Lake Cholila (Lago Cholila) is a lake in Chubut Province, Argentina. It is the uppermost of several large lakes in the country's Futaleufú River system that, via Yelcho Lake and the Yelcho River, flow into the Pacific Ocean in Chile. The lake is of glacial origin and occupies a narrow east to west valley between glaciated peaks of the Andes.

==Description==
The Tigre River is born in glaciers at an altitude of about 1500 m along the border with Chile. From its source, it flows eastward about 30 km to enter the upper end of Lake Cholila. The outlet at the lower end of the lake is the Carrileufú River (River of Green Waters in the Mapuche language). The highest mountain in Chubut Province is Tres Picos, 2515 m, about 10 km west northwest of Lake Cholila. The Carrileufú River should not be confused with the Carrenleufú or Palena River. Both names derive from the same Mapuche word. Although the lake is not located in a national park, the lake shore is mostly in a natural state. Cattle raising, tourism, and sport fishing are the principal occupations of the sparsely populated region.
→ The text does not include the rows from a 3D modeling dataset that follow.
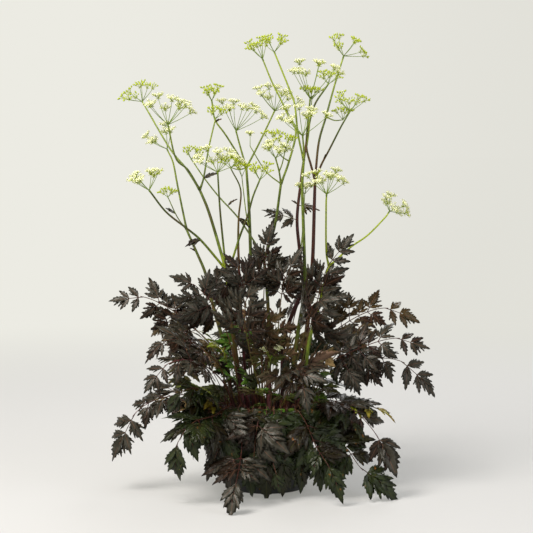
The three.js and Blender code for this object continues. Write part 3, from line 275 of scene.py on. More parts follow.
# The way that each umbel leans, its rays, their length and how far they spread in degrees
UMBELS = {
    1: ((-0.5, 0, 1), 8, 28, 68), 2: ((0.1, 0, 1), 9, 42, 58), 3: ((-0.6, 0, 1), 6, 34, 58),
    4: ((-0.3, 0, 1), 7, 28, 55), 5: ((0.25, 0, 1), 9, 45, 50), 6: ((0, 0, 1), 9, 36, 68),
    7: ((0.2, 0, 1), 9, 38, 60), 8: ((-0.4, 0, 1), 7, 28, 45), 9: ((0.05, 0, 1), 8, 54, 48),
    10: ((0.35, 0, 1), 8, 30, 72), 11: ((0.1, 0, 1), 7, 25, 62), 12: ((-0.1, 0, 1), 9, 42, 58),
    13: ((0.15, 0, 1), 7, 22, 62), 14: ((0, 0, 1), 9, 34, 58), 15: ((0.6, 0, 0.8), 7, 25, 78),
}

# How old the skin of each stem looks at some heights: 0 is lime green, 0.3 olive, 0.6 brown, 1 maroon; near
# 0.88 it is near-black, partly as painted shade in the crown
STEM_AGES = {
    "stem_1": ((114, 1), (175, 0.92), (205, 0.6), (285, 0.5), (318, 0.1), (365, 0.12), (430, 0.5),
        (560, 0.2)),
    "stem_2": ((114, 1), (165, 0.92), (195, 0.6), (300, 0.5), (400, 0.4), (600, 0.15)),
    "stem_3": ((114, 1), (200, 0.86), (450, 0.84), (600, 0.5), (680, 0.2)),
    "stem_4": ((114, 1), (170, 0.86), (200, 0.76), (480, 0.82), (560, 0.45), (680, 0.1)),
    "stem_5": ((114, 0.9), (200, 0.5), (430, 0.32), (680, 0.1)),
    "stem_6": ((114, 0.9), (180, 0.4), (300, 0.05), (480, 0)),
    "stem_7": ((114, 1), (200, 0.55), (400, 0.4), (560, 0.15)),
    "stem_8": ((114, 1), (200, 0.6), (400, 0.4), (620, 0.15)),
    "stem_9": ((114, 1), (300, 0.8), (480, 0.5), (540, 0.3)),
}

# Young leaves round the crown: azimuth in degrees and distance of the foot, azimuth, distance and height
# of the tip, the longest pinna and its tone
SPROUTS = [
    (250, 34, 262, 84, 150, 22, "fresh"), (285, 30, 276, 60, 172, 22, "fresh"),
    (225, 40, 214, 96, 205, 36, "fresh"), (235, 30, 205, 90, 232, 36, "fresh"),
    (310, 38, 322, 92, 190, 30, "dark"), (340, 36, 350, 92, 210, 38, "fresh"),
    (20, 44, 14, 98, 216, 38, "green"), (60, 40, 66, 92, 230, 40, "dark"),
    (100, 46, 104, 96, 216, 40, "green"), (135, 40, 128, 90, 236, 40, "dark"),
    (170, 44, 176, 96, 214, 38, "green"), (200, 36, 190, 80, 226, 36, "green"),
    (90, 28, 88, 60, 262, 40, "green"), (150, 30, 158, 72, 270, 38, "fresh"),
    (40, 30, 30, 76, 268, 38, "bronze"), (70, 20, 72, 70, 300, 40, "dark"),
    (110, 20, 124, 74, 306, 40, "bronze"), (268, 16, 270, 56, 242, 32, "green"),
    (300, 20, 296, 66, 258, 34, "bronze"), (240, 20, 236, 62, 272, 36, "dark"),
    (262, 58, 262, 108, 44, 66, "green"), (276, 60, 278, 110, 38, 68, "green"),
    (292, 58, 293, 110, 36, 62, "green"), (246, 58, 244, 108, 46, 62, "green"),
    (306, 60, 308, 112, 44, 60, "dark"), (228, 60, 226, 114, 42, 62, "green"),
    (210, 60, 208, 114, 52, 60, "green"), (326, 60, 327, 114, 48, 60, "green"),
    (70, 62, 72, 108, 88, 58, "green"), (108, 62, 110, 108, 84, 58, "dark"),
    (20, 62, 18, 110, 88, 58, "green"), (160, 62, 162, 110, 88, 58, "green"),
    (30, 52, 26, 92, 176, 40, "green"), (190, 52, 196, 94, 168, 40, "green"),
    (350, 50, 356, 96, 160, 38, "fresh"), (120, 50, 118, 92, 170, 42, "green"),
    (60, 52, 56, 94, 172, 42, "green"), (254, 44, 250, 78, 176, 32, "green"),
    (290, 46, 294, 84, 164, 30, "green"), (257, 62, 256, 118, 4, 62, "green"),
    (270, 64, 270, 120, 3, 62, "green"), (285, 62, 284, 122, 3, 62, "green"),
    (299, 62, 300, 120, 5, 60, "green"), (243, 62, 241, 122, 5, 60, "dark"),
    (314, 62, 315, 128, 6, 60, "green"), (264, 60, 263, 112, 20, 62, "green"),
    (280, 60, 277, 114, 18, 62, "green"), (206, 60, 205, 158, 92, 62, "green"),
    (220, 60, 219, 158, 66, 64, "green"), (232, 62, 232, 150, 48, 62, "dark"),
    (324, 60, 325, 154, 66, 62, "green"), (338, 60, 338, 168, 60, 62, "green"),
    (196, 58, 194, 150, 128, 56, "green"), (90, 62, 90, 116, 46, 60, "green"),
    (130, 62, 130, 118, 50, 60, "green"), (50, 62, 50, 118, 50, 60, "dark"),
    (0, 62, 0, 124, 56, 60, "green"), (180, 62, 180, 124, 56, 60, "green"),
    (196, 50, 190, 158, 252, 46, "tan"), (262, 34, 271, 94, 264, 34, "tan"),
    (330, 46, 338, 134, 230, 38, "tan"), (348, 52, 346, 214, 126, 42, "lime"),
    (194, 58, 192, 188, 152, 34, "tan"), (344, 48, 332, 120, 206, 34, "fresh"),
    (222, 40, 208, 118, 262, 38, "lime"), (250, 24, 226, 64, 204, 34, "fresh"),
    (262, 30, 250, 52, 196, 34, "green"), (240, 56, 236, 106, 112, 44, "green"),
    (264, 56, 265, 102, 112, 34, "fresh"), (277, 58, 277, 106, 106, 36, "green"),
    (291, 56, 292, 102, 112, 34, "fresh"), (252, 56, 250, 106, 108, 38, "green"),
    (212, 48, 208, 132, 152, 38, "lime"), (230, 50, 227, 110, 136, 34, "lime"),
    (206, 54, 203, 156, 138, 30, "tan"), (216, 46, 196, 118, 236, 34, "tan"),
    (330, 46, 324, 118, 150, 40, "green"), (342, 44, 336, 132, 176, 40, "green"),
    (328, 54, 331, 184, 90, 48, "green"), (340, 54, 344, 176, 122, 44, "green"),
    (205, 54, 204, 172, 92, 48, "green"), (215, 54, 213, 158, 74, 44, "green"),
    (188, 52, 186, 166, 238, 38, "tan"), (196, 48, 198, 128, 262, 36, "tan"),
    (20, 52, 16, 148, 252, 36, "tan"), (200, 52, 202, 150, 176, 44, "lime"),
    (86, 40, 96, 60, 190, 40, "green"), (70, 36, 60, 66, 200, 40, "dark"),
    (120, 38, 136, 66, 196, 40, "green"), (300, 40, 310, 70, 214, 36, "green"),
]


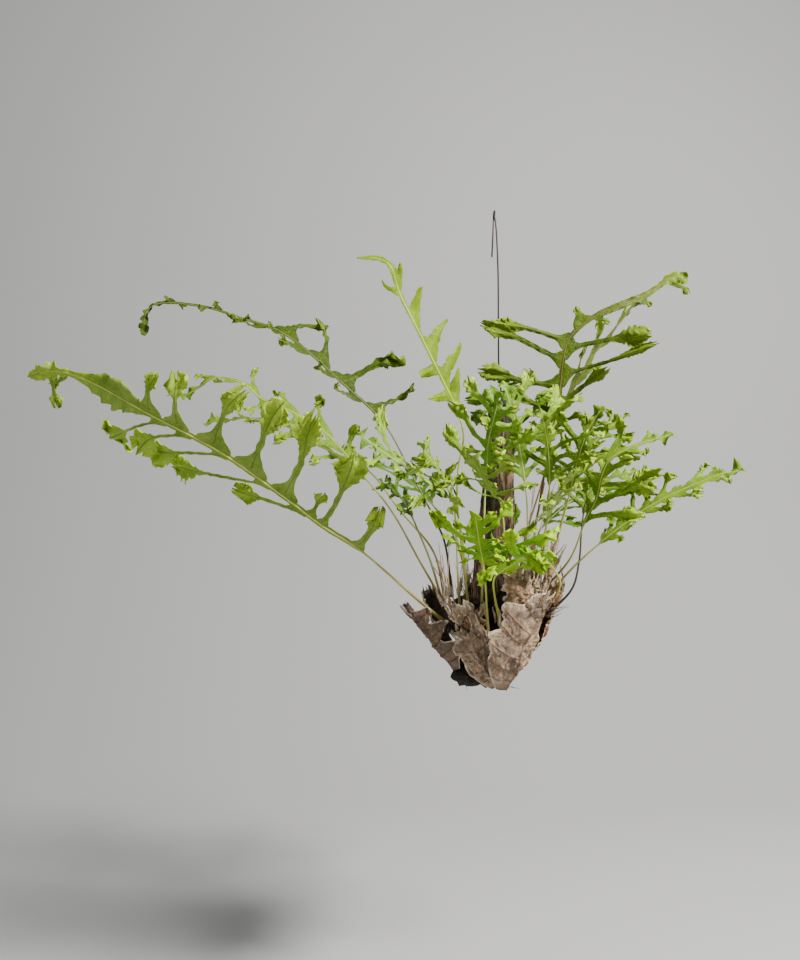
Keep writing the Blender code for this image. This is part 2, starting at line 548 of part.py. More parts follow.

After leaving Lake Cholila the Carrileufú River is joined by the outflow from Lake Mosquito (Lake Pellegrini) and Lake Lezana and then flows into the upper end of Lake Rivadavia, approximately 20 km river miles and 10 km south of Lake Cholila in a straight line distance.

==Recreation==
Sport fishing is popular in the lake and in the rivers. Trout, not native to South America, are the chief attraction, including brook trout, brown trout, rainbow trout, and landlocked Atlantic salmon. Native species of fish include trucha criolla (Percichthys trucha) and puyen (Galaxias). Boating is popular on the lake and rafting, kayaking, and canoeing are popular on the Carrileufú River below the lake.

==Butch Cassidy==
For several months in 1905, the outlaws Butch Cassidy and the Sundance Kid may have hidden from Pinkerton detectives in a cabin where the Tigre River joins Lake Cholila. The two outlaws owned a ranch near the town of Cholila.